**What you are asked to do**
Every line in the data below from the one containing "for stub in" down to the one containing "from mathutils.bvhtree import BVHTree", both included, must be retyped exactly; no other line is to appear.

........

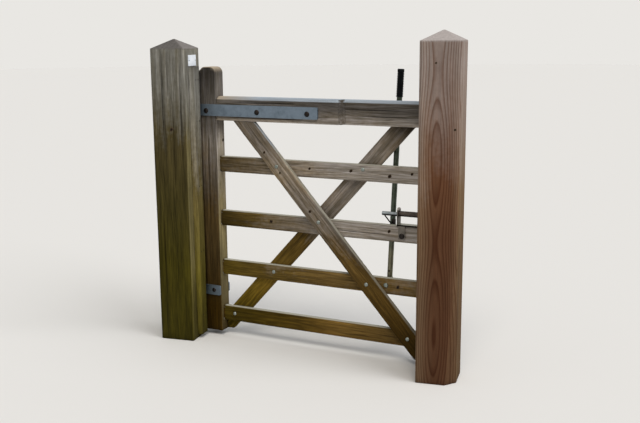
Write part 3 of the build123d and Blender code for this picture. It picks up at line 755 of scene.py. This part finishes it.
def zinc(name, tone, chalk, dirt, roughness, top=None, changes=()):
    """Hot dip galvanised steel gone dull outdoors. top is the colour painted on upward faces, painted sky
    light.

    Each of changes is (axis, start, end, colour): the finish turns to that colour from start to end.
    """
    material, shader = new_material(name, {"Metallic": 1.0})
    place = add("TexCoord", give="Object")
    spot = add("SeparateXYZ", (place,), None).outputs
    cloud = add("TexNoise", {"Vector": place, "Scale": 22.0, "Detail": 5.0, "Roughness": 0.65})
    crystal = {"Vector": place, "Scale": 1 / SPANGLE}
    crystal = add("SeparateColor", (add("TexVoronoi", crystal, "Color"),))
    colour = blend(ramp(crystal, [(0.0, 0.0), (1.0, 0.35)]), linear(tone), linear(chalk))
    for stops, patch in (([(0.42, 0.0), (0.68, 0.7)], chalk), ([(0.28, 0.8), (0.42, 0.0)], dirt)):
        colour = blend(ramp(cloud, stops), colour, linear(patch))
    shading = ramp(cloud, [(0.35, 0.6), (0.6, 1.0)])
    for axis, start, end, other in changes:
        other = blend(1.0, linear(other), shading, "MULTIPLY")
        amount = add("MapRange", {"Value": spot[axis], "From Min": start, "From Max": end})
        colour = blend(amount, colour, other)
    if top:
        upward = add("SeparateXYZ", (add("NewGeometry", give="Normal"),), "Z")
        colour = blend(ramp(upward, [(0.3, 0.0), (0.9, 1.0)]), colour, linear(top))
    tree.links.new(colour, shader.inputs["Base Color"])

    rough = ramp(cloud, [(0.3, roughness + 0.1), (0.7, roughness - 0.1)])
    tree.links.new(rough, shader.inputs["Roughness"])
    grit = add("TexNoise", {"Vector": place, "Scale": 420.0, "Detail": 2.0})
    grit = add("Bump", {"Height": grit, "Distance": 0.12 * MM, "Strength": 0.6})
    tree.links.new(grit, shader.inputs["Normal"])
    return material


bracket_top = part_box("latch_bracket")[1].z
plate_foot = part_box("rail_3")[1].z  # the bracket's plate lies on rail 3; its front edge is painted near-black, a painted shadow under the plate's overhang
# the strap, hooks and band have paler blue upward faces: painted sky light
dull_zinc = zinc("dull_galvanised_steel", "#6c7985", "#7b8895", "#616c76", 0.5, top="#93a2ae")
lever_zinc = zinc(
    "greened_galvanised_steel", "#3e4438", "#5c645c", "#282c24", 0.5, changes=[("Z", 0.58, 0.5, "#73705d")],
)
bright_zinc = zinc("bright_galvanised_steel", "#7a817c", "#a8afaa", "#4e5249", 0.45)
bolt_steel = zinc(
    "bolt_steel", "#46403c", "#5f564f", "#2a2520", 0.5,
    # the tail is rubbed bright where it slides; below its middle the bolt is painted dark, painted shade and
    # a painted reflection of dark ground
    changes=[("X", BOLT_STEP, BOLT_STEP - MM, "#9aa1a4"), ("Z", 0.7045, 0.6985, "#1d1a13")],
)
bracket_zinc = zinc(
    # its upward faces take a paler top colour: painted sky light
    "latch_bracket_steel", "#54514b", "#6e6a61", "#2f2c28", 0.5, top="#98978b",
    changes=[
        # near-black plate edge: painted shadow under the overhang; below it the tab's own colour
        ("Z", plate_foot + 6.5 * MM, plate_foot + 5.5 * MM, "#14110e"),
        ("Z", plate_foot, plate_foot - MM, "#756f67"),
        # a pale band at the top of the guide plate: painted highlight
        ("Z", bracket_top - 12 * MM, bracket_top - 6 * MM, "#a39996"),
    ],
)
dark_steel = zinc("weathered_dark_steel", "#24211f", "#3a3431", "#171412", 0.4)

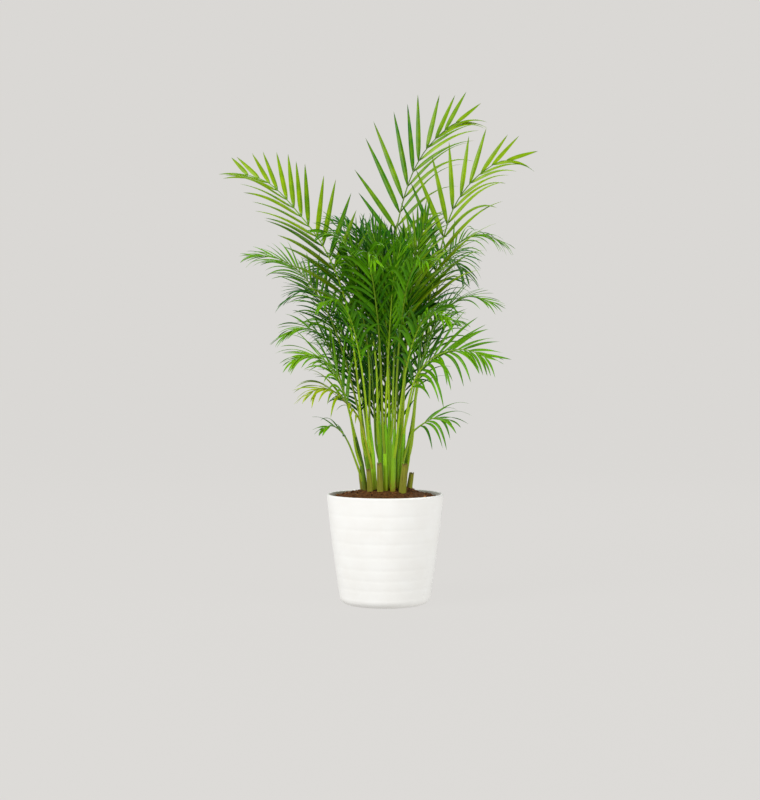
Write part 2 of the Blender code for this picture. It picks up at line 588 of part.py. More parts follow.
def leaflet_scale(share):
    """Length of a leaflet against the longest: shorter at the frond's start, shortest at its tip."""
    if share < 0.2:
        return 0.74 + 1.3 * share
    return 1.0 - LENGTH_LOSS * ((share - 0.2) / 0.8) ** 1.5


def leaflet_place(frond, midrib, share):
    """Share of the midrib's length at which the leaflets at a share of the leafy part are attached."""
    last = 1.0 - (LEAFLET_BASE + TIP_MARGIN) / midrib.lengths[-1]
    return frond.bare + (last - frond.bare) * share ** 0.95


def stalk_stops(frond, midrib):
    """Shares of the length where the stalk has a ring: at both ends of each attachment and between."""
    total = midrib.lengths[-1]
    fixed = [0.0]
    for index in range(frond.pairs):
        place = leaflet_place(frond, midrib, index / (frond.pairs - 1.0))
        fixed += [place, place + LEAFLET_BASE / total]
    fixed.append(1.0)
    stops = []
    for low, high in zip(fixed, fixed[1:]):
        count = max(1, round((high - low) * total / SPACER_STEP))
        stops += [low + (high - low) * index / count for index in range(count)]
    return stops + [1.0]


def grow_leaflet(frond, midrib, share, side, noise, shrink, tilt):
    """A leaflet that leaves the midrib at a share of the leafy part and droops under its own weight.

    shrink shortens it and tilt, in degrees, raises it, to keep it clear of its neighbours.
    """
    place = leaflet_place(frond, midrib, share)
    point, along, left, upper = midrib.place(place)
    outward = left * side
    widest = frond.spread[0] if side > 0 else frond.spread[1]
    angle = math.radians(widest * (1.0 - ANGLE_CLOSING * share) + noise[0])
    rise = math.radians(frond.rise + noise[1] + tilt)
    sideways = outward * math.cos(rise) + upper * math.sin(rise)
    heading = along * math.cos(angle) + sideways * math.sin(angle)
    length = frond.leaflet * leaflet_scale(share) * (1.0 + noise[2]) * shrink
    breadth = frond.width * (1.0 - BROAD_SHARE * (1.0 - leaflet_scale(share)))
    weight = frond.droop[0 if side > 0 else 1] * (1.0 + noise[3])
    stations = (0.30, 0.66) if length > TWO_BENDS else (0.42,)
    steps = LEAFLET_STEPS
    spots = [point + outward * midrib.radius(place)]
    for step in range(1, steps + 1):
        bend = (heading - UP * weight * LEAFLET_SAG * (step / steps) ** 1.5).normalized()
        spots.append(spots[-1] + bend * (length / steps))
    rings = []
    for station in stations:
        index = round(station * steps)
        direction = (spots[min(index + 1, steps)] - spots[index - 1]).normalized()
        rim = (along - direction * direction.dot(along)).normalized()
        ridge = rim.cross(direction) * side
        half = 0.5 * breadth * (1.0 if station < 0.5 else OUTER_BREADTH)
        rings.append([spots[index] - rim * half, spots[index] + rim * half,
                      spots[index] + ridge * LEAFLET_THICKNESS])
    return Leaflet(place, side, rings, spots[-1])


def attachment(midrib, leaflet):
    """Base triangle of a leaflet on the stalk's side: lower rear, lower front and upper front corner."""
    total = midrib.lengths[-1]
    rear = midrib.ring(leaflet.share)
    front = midrib.ring(leaflet.share + LEAFLET_BASE / total)
    low, high = (1, 2) if leaflet.side > 0 else (0, 3)
    return [rear[low], front[low], front[high]]


def tube_tree(rings):
    """Contact tree of a tube given by its rings of corners, with each side cut both ways."""
    sides = len(rings[0])
    corners = [corner for ring in rings for corner in ring]
    faces = []
    for level in range(len(rings) - 1):
        for side in range(sides):
            after = (side + 1) % sides
            faces += both_ways(level * sides + side, level * sides + after, sides)
    return BVHTree.FromPolygons(corners, faces, all_triangles=True)


def beside_cane(cane, height):
    """Centre and radius of a cane at a height."""
    centres = cane_centres(cane)
    for low, high, wide, narrow in zip(centres, centres[1:], CANE_TAPER, CANE_TAPER[1:]):
        if low.z <= height <= high.z:
            share = (height - low.z) / (high.z - low.z)
            return low.lerp(high, share), cane.radius * (wide + (narrow - wide) * share)
    return centres[-1], cane.radius * CANE_TAPER[-1]


def petiole_start(frond):
    """Where a stalk leaves its cane: the straightest on top of it, each other beside it and lower down."""
    cane = next(cane for cane in CANES if cane.name == frond.cane)
    knee, top = cane_centres(cane)[-2:]
    mates = [other for other in FRONDS if other.cane == frond.cane]
    mates.sort(key=lambda mate: (top - knee).angle(Vector(mate.route[0]) - top))
    rank = mates.index(frond)
    aim = Vector(frond.route[0])
    if rank == 0:
        tilt = (top - knee).angle(aim - top)
        return top + (top - knee).normalized() * (FORK_GAP + STALK_CORNER * math.sin(tilt))
    centre, radius = beside_cane(cane, cane.top[2] - FORK_STEP * rank)
    outward = Vector((aim.x - centre.x, aim.y - centre.y, 0.0)).normalized()
    return centre + outward * (radius + STALK_CORNER + FORK_GAP)


def shade_of(frond):
    """The frond's plain green."""
    return make_material(frond.name + "_leaf", GREENS[frond.green], 0.42)


def grow_fronds(blocked):
    """Places every leaflet so that it touches nothing placed before it, then builds the fronds.

    blocked holds the contact trees of the canes and stubs.
    """
    chance = random.Random(11)
    midribs = {}
    trees = list(blocked)
    stalks = {}
    for frond in FRONDS:
        midrib = Midrib(frond, petiole_start(frond))
        midribs[frond.name] = midrib
        stalks[frond.name] = tube_tree([midrib.ring(stop) for stop in stalk_stops(frond, midrib)])
    for frond in FRONDS:
        midrib = midribs[frond.name]
        others = trees + [tree for name, tree in stalks.items() if name != frond.name]
        leaflets = []
        own = []
        for index in range(frond.pairs):
            for side in (1, -1):
                share = index / (frond.pairs - 1.0)
                noise = (chance.gauss(0.0, 2.5), chance.gauss(0.0, 5.0), chance.gauss(0.0, 0.05),
                         chance.gauss(0.0, 0.18))
                stalk = stalks[frond.name]
                leaflet, tree = fit_leaflet(frond, midrib, share, side, noise, stalk, others + own)
                if leaflet:
                    leaflets.append(leaflet)
                    own.append(tree)
        trees += own
        build_frond(frond, midrib, leaflets)


def fit_leaflet(frond, midrib, share, side, noise, stalk, obstacles):
    """The first of a few variants of a leaflet that touches no obstacle, with its contact tree."""
    for shrink in (1.0, 0.85, 0.68, 0.5, 0.34):
        for tilt in (0.0, 9.0, -9.0, 20.0, -20.0, 34.0):
            leaflet = grow_leaflet(frond, midrib, share, side, noise, shrink, tilt)
            base = attachment(midrib, leaflet)
            tree = BVHTree.FromPolygons(*leaflet.shell(base))
            ahead = [low.lerp(high, 0.3) for low, high in zip(base, leaflet.rings[0])]
            clear_of_stalk = not BVHTree.FromPolygons(*leaflet.shell(ahead)).overlap(stalk)
            if clear_of_stalk and not any(tree.overlap(other) for other in obstacles):
                return leaflet, tree
    return None, None


def extrude_to(bm, face, corners, goals):
    """Extrudes a face, moves its corners to the goals and gives the new face and its corners."""
    places = [corner.co.copy() for corner in corners]
    new_face = bmesh.ops.extrude_discrete_faces(bm, faces=[face])["faces"][0]
    moved = []
    for place, goal in zip(places, goals):
        corner = min(new_face.verts, key=lambda vert: (vert.co - place).length_squared)
        moved.append((corner, goal))
    for corner, goal in moved:
        corner.co = goal
    return new_face, [corner for corner, _ in moved]


def build_frond(frond, midrib, leaflets):
    """One frond as one closed body: the stalk is extruded ring by ring, the leaflets out of its sides."""
    stops = stalk_stops(frond, midrib)
    spans = {(round(leaflet.share, 6), leaflet.side): leaflet for leaflet in leaflets}

    bm = bmesh.new()
    corners = [bm.verts.new(corner) for corner in midrib.ring(0.0)]
    bm.faces.new(corners[::-1])
    rings = [corners]
    for stop in stops[1:]:
        goals = midrib.ring(stop)
        rings.append([bm.verts.new(goal) for goal in goals])
    bm.faces.new(rings[-1])
    for index, (low, high) in enumerate(zip(rings, rings[1:])):
        bm.faces.new((low[0], low[1], high[1], high[0]))
        bm.faces.new((low[2], low[3], high[3], high[2]))
        for side, under, above in ((1, 1, 2), (-1, 0, 3)):
            leaflet = spans.get((round(stops[index], 6), side))
            if leaflet is None:
                bm.faces.new((low[under], high[under], high[above], low[above]))
                continue
            bm.faces.new((low[under], high[above], low[above]))
            patch = [low[under], high[under], high[above]]
            face = bm.faces.new(patch)
            for ring in leaflet.rings:
                face, patch = extrude_to(bm, face, patch, ring)
            bmesh.ops.pointmerge(bm, verts=extrude_to(bm, face, patch, [leaflet.tip] * 3)[1],
                                 merge_co=leaflet.tip)
    return finish_object(frond.name, bm, shade_of(frond))


def main():
    """Builds the pot, the soil with its pockets, the canes, the stubs and the fronds."""
    clear_scene()
    build_pot()
    pockets = []
    blocked = []
    for cane in CANES:
        build_cane(cane)
        pockets.append(build_pocket("pocket_" + cane.name, cane.foot, cane.radius))
    for stub in STUBS:
        build_stub(stub)
        pockets.append(build_pocket("pocket_" + stub.name, stub.foot, stub.radius))
    for thing in list(bpy.context.scene.objects):
        if thing.name.startswith(("cane", "stub", "pot")):
            corners = [corner.co for corner in thing.data.vertices]
            faces = [tuple(face.vertices) for face in thing.data.polygons]
            blocked.append(BVHTree.FromPolygons(corners, faces))
    build_soil(pockets)
    grow_fronds(blocked)


main()
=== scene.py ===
"""Looks of the potted areca palm: glazed cover pot, coir soil, sheathed canes, old leaf bases and fronds.

Each class builds one kind of piece at its real size, in metres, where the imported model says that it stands.
"""

import logging
import math
import random
from dataclasses import dataclass, field
from enum import Enum
from functools import partial
from typing import Callable

import bmesh
import bpy
import numpy as np
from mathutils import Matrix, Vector, noise
from mathutils.bvhtree import BVHTree


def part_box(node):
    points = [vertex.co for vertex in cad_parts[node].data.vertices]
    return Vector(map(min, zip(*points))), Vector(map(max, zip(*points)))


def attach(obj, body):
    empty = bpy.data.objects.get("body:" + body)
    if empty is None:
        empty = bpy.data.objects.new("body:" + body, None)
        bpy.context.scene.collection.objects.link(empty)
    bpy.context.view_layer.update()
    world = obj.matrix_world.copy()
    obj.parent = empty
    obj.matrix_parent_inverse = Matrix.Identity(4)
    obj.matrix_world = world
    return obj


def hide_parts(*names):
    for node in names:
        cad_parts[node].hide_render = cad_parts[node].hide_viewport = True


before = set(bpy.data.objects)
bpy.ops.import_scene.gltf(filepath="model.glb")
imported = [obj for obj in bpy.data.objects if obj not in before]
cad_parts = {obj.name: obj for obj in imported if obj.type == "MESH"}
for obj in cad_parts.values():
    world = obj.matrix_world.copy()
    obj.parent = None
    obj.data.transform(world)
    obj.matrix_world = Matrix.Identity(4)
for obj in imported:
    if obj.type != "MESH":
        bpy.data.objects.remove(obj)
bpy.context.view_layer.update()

log = logging.getLogger("areca")

BODY = "root"
UP = np.array((0.0, 0.0, 1.0))
TINT = "tint"
UV = "UVMap"

# Shader settings that repeat: output numbers, and what a colour mix and a multiplying mix are set to
OBJECT_PLACE = 3
MIXED = 2
COLOURS = {"data_type": "RGBA"}
SHADING = {"data_type": "RGBA", "blend_type": "MULTIPLY", 0: 1.0}
PLANT_IOR = 1.45

# The pot's and the soil's sizes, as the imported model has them
RIM_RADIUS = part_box("pot")[1].x
RIM_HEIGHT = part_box("pot")[1].z
LIP = 0.007
WALL = 0.0065
SOIL_EDGE_DROP = 0.012
SOIL_MOUND = 0.026
LUMP_PLACE = (0.052, -0.004)
LUMP_HEIGHT = 0.007
LUMP_SPREAD = 0.0224
RIPPLE_HEIGHT = 0.0013
POCKET_DEPTH = 0.030

# How a stalk leaves its cane
PETIOLE_RADIUS = 0.0027
RACHIS_TIP_RADIUS = 0.0008
STALK_CORNER = PETIOLE_RADIUS * math.sqrt(2.0)
FORK_STEP = 0.036
FORK_GAP = 0.0009
BLADE_LEAN = 0.35
STALK_LEAN = 0.90
CANE_TAPER = (1.05, 1.18, 1.06, 0.98, 0.86, 0.66)
CANE_LEAN_LATE = 0.12

# How leaflets shorten along a frond, close towards its tip, sag, and darken towards the clump's middle as
# painted shade
LENGTH_LOSS = 0.62
ANGLE_CLOSING = 0.62
LEAFLET_SAG = 1.9
SUNLIT_REACH = 0.24
ROUTE_STEP = 0.004


class Green(Enum):
    """The leaves' greens, by the record's slot names. The deep one is painted shade: a much darker green for
    the fronds deep in and at the back of the clump.
    """

    BRIGHT = "leaf_bright"
    MID = "leaf_mid"
    # painted shade: the darker green of fronds deep in and at the back of the clump
    DEEP = "leaf_deep"
    PALE = "leaf_pale"
    YELLOW = "leaf_yellow"


@dataclass(frozen=True)
class CanePlan:
    """A sheathed stem: its foot on the soil, the top where its stalks part, and its radius."""

    name: str
    foot: tuple
    top: tuple
    radius: float


@dataclass(frozen=True)
class StubPlan:
    """The cut base of an old leaf: its foot on the soil, its leaning top, its height and its radius."""

    name: str
    foot: tuple
    lean: tuple
    height: float
    radius: float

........

**The output**
    for stub in STUBS:
        build_stub(stub)
        pockets.append(build_pocket("pocket_" + stub.name, stub.foot, stub.radius))
    for thing in list(bpy.context.scene.objects):
        if thing.name.startswith(("cane", "stub", "pot")):
            corners = [corner.co for corner in thing.data.vertices]
            faces = [tuple(face.vertices) for face in thing.data.polygons]
            blocked.append(BVHTree.FromPolygons(corners, faces))
    build_soil(pockets)
    grow_fronds(blocked)


main()
=== scene.py ===
"""Looks of the potted areca palm: glazed cover pot, coir soil, sheathed canes, old leaf bases and fronds.

Each class builds one kind of piece at its real size, in metres, where the imported model says that it stands.
"""

import logging
import math
import random
from dataclasses import dataclass, field
from enum import Enum
from functools import partial
from typing import Callable

import bmesh
import bpy
import numpy as np
from mathutils import Matrix, Vector, noise
from mathutils.bvhtree import BVHTree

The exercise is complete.